**Set exercise**
Quote, please, the line with "# V milled across", the line with "before = set(bpy.data.objects)", and every line between them, exactly and with nothing else.

**Stored data**

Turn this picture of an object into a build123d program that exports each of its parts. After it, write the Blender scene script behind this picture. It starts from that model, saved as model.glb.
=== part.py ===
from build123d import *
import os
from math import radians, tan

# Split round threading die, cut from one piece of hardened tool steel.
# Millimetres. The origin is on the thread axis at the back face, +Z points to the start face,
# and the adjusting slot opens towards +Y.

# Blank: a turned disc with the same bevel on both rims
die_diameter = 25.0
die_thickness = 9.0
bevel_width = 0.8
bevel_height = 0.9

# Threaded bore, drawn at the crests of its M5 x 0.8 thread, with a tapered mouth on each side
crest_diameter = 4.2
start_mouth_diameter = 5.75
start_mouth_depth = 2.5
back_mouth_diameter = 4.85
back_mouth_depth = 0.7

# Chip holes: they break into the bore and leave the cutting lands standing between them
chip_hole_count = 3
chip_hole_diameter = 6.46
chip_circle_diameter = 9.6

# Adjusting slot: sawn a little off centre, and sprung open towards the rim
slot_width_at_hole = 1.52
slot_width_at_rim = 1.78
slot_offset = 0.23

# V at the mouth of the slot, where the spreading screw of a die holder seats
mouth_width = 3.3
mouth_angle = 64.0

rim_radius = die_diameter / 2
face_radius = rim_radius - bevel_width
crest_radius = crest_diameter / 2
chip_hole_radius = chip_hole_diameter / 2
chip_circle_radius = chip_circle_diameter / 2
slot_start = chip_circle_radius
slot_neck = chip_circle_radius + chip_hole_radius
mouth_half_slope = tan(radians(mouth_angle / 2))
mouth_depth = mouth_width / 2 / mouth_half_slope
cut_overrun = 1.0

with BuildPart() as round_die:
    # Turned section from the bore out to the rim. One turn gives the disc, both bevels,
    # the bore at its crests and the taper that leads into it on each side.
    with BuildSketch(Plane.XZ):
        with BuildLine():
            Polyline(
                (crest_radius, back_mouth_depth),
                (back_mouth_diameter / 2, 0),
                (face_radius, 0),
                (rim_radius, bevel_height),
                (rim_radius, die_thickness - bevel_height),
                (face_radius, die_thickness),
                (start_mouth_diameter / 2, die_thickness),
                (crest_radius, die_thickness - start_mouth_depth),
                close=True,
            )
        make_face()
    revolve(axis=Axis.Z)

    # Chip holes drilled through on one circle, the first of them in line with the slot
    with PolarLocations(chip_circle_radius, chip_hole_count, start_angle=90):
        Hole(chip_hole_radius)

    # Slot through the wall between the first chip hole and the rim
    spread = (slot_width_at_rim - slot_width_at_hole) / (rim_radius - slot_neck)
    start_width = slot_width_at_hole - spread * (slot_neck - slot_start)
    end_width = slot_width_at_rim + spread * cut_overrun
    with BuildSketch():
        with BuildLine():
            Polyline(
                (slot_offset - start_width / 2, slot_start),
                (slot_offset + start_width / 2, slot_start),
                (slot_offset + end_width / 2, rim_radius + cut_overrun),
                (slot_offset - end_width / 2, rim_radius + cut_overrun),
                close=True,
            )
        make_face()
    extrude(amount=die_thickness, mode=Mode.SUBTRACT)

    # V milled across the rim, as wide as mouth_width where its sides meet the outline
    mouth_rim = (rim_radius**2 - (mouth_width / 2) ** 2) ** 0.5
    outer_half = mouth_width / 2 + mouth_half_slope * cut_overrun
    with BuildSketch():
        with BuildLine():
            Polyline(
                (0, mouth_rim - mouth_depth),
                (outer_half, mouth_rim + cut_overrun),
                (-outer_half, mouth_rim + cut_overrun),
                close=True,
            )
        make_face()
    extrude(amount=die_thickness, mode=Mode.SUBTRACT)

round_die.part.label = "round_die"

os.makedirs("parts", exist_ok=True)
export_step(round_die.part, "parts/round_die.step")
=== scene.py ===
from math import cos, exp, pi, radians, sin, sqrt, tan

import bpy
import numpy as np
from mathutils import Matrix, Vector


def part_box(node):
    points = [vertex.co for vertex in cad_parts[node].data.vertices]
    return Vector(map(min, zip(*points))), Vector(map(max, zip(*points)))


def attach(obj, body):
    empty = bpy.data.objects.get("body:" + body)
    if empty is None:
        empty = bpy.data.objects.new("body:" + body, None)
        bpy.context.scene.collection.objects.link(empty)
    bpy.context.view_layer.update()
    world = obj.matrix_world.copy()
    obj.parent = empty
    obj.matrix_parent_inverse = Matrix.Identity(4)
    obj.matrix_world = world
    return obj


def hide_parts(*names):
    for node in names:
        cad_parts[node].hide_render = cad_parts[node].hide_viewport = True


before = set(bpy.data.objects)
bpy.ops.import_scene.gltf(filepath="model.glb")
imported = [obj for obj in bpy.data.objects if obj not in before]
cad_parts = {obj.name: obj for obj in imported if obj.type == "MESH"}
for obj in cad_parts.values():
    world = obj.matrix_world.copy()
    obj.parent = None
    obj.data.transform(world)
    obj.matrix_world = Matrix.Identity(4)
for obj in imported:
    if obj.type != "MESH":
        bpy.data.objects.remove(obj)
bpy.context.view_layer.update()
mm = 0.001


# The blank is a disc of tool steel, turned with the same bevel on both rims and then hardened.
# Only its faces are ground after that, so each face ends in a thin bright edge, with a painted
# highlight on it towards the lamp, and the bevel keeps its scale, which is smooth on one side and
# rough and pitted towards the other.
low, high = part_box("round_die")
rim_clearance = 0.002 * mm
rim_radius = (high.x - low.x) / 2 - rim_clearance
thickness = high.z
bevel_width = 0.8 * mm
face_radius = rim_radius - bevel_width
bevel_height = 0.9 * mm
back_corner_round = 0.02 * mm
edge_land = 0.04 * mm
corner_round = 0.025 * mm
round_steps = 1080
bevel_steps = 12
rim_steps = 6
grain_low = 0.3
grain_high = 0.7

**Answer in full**
    # V milled across the rim, as wide as mouth_width where its sides meet the outline
    mouth_rim = (rim_radius**2 - (mouth_width / 2) ** 2) ** 0.5
    outer_half = mouth_width / 2 + mouth_half_slope * cut_overrun
    with BuildSketch():
        with BuildLine():
            Polyline(
                (0, mouth_rim - mouth_depth),
                (outer_half, mouth_rim + cut_overrun),
                (-outer_half, mouth_rim + cut_overrun),
                close=True,
            )
        make_face()
    extrude(amount=die_thickness, mode=Mode.SUBTRACT)

round_die.part.label = "round_die"

os.makedirs("parts", exist_ok=True)
export_step(round_die.part, "parts/round_die.step")
=== scene.py ===
from math import cos, exp, pi, radians, sin, sqrt, tan

import bpy
import numpy as np
from mathutils import Matrix, Vector


def part_box(node):
    points = [vertex.co for vertex in cad_parts[node].data.vertices]
    return Vector(map(min, zip(*points))), Vector(map(max, zip(*points)))


def attach(obj, body):
    empty = bpy.data.objects.get("body:" + body)
    if empty is None:
        empty = bpy.data.objects.new("body:" + body, None)
        bpy.context.scene.collection.objects.link(empty)
    bpy.context.view_layer.update()
    world = obj.matrix_world.copy()
    obj.parent = empty
    obj.matrix_parent_inverse = Matrix.Identity(4)
    obj.matrix_world = world
    return obj


def hide_parts(*names):
    for node in names:
        cad_parts[node].hide_render = cad_parts[node].hide_viewport = True


before = set(bpy.data.objects)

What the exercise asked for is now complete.